Is the Sahara the hottest desert in the world?

No. The Sahara is the largest hot desert in the world, but NASA’s satellite research points to the Lut Desert as one of the hottest places on Earth by land surface temperature.

Is the Lut Desert hotter than the Sahara?

For surface heat, yes, Lut is the stronger answer. For size, the Sahara is much larger. They are different answers to different questions.

Why does the Lut Desert get so hot?

NASA says the sand has been darkened by volcanic lava, which helps it absorb heat, and the surrounding mountains limit air movement. UNESCO also highlights strong winds and extreme aridity as major factors.

Is the Lut Desert a UNESCO World Heritage Site?

Yes. UNESCO lists the Lut Desert as a World Heritage Site because of its exceptional landforms and ongoing geological processes.

Can people visit the Lut Desert?

Yes, but it is a remote and difficult destination. UNESCO says much of the area is inaccessible because of extreme heat and lack of water, so any visit requires careful planning.

What is the difference between air temperature and land surface temperature?

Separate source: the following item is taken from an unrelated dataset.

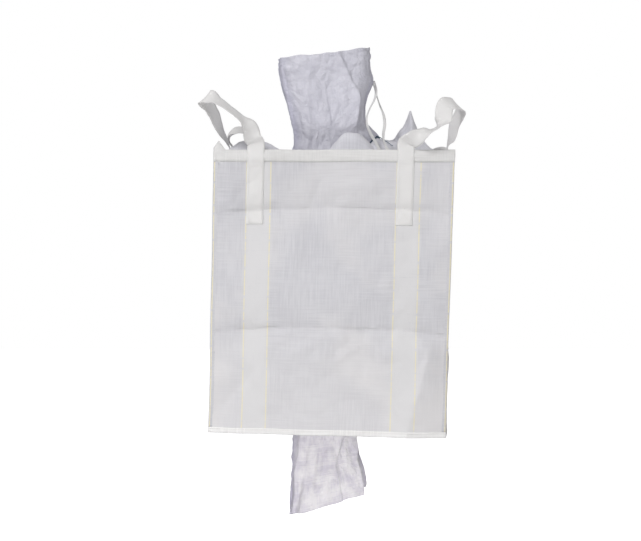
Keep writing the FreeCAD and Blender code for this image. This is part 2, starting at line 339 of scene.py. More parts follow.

Air temperature is measured above the ground, while land surface temperature measures the heat of the ground itself. NASA explains that this difference is why one place can hold the hottest surface record without holding the hottest air record.

Conclusion

The Lut Desert is the best answer to the question of the hottest desert in the world. The Sahara may be larger, but Lut stands out for its record-breaking surface heat, dramatic landforms, and scientific importance. For anyone looking for the true hottest desert, Iran’s Lut Desert is the name that matters most.